[Openmcl-devel] Understanding the impact of consing
Gary Byers
gbyersnm at gmail.com
Sat Aug 6 19:48:31 PDT 2016
I enjoyed reading your blog post,
One thing that people seem not to realize is that the cost of consing
depends on how and for how long the allocated object is referenced. Most
of the work done by the GC involves the non-garbage objects that survive,
and it is easy to see this.
(defun keep (n l)
(unless (zerop n)
(keep (1- n) (cons l nil))))
(defun drop (n l)
(unless (zerop n)
(drop (1- n) (cdr (cons l nil)))))
Try calling
(time (drop (ash 256 30) nil))
.and then try calling
(time (keep (ash 256 30) nil))
each call will allocate around 4 gb (and you may need to ensure
that you have adequate physical memory in the KEEP case.
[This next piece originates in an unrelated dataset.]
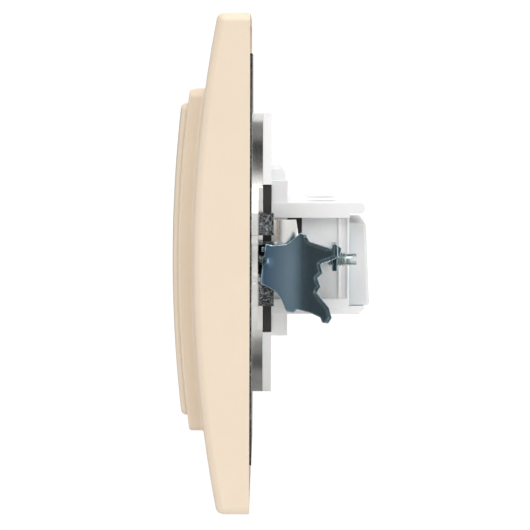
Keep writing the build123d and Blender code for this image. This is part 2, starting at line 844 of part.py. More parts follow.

I think
uou'll likely find that consing short-lived data is often very cheap,
and that preventing the the gc from reclaiming memory can be a very costly
thing to do.
at one point, the blog post speculates that
triggering the GC more frequently [may be] helping somehow by compacting
the remaining garbag
note that the gc may compact or otherwise reorganize the non-garbage
(the live data that survives the gc.)
.
Doing so may may reduce the number of cache lines, pages, and other
finite resources code needs to
process that data, and that can be a measurably good thing.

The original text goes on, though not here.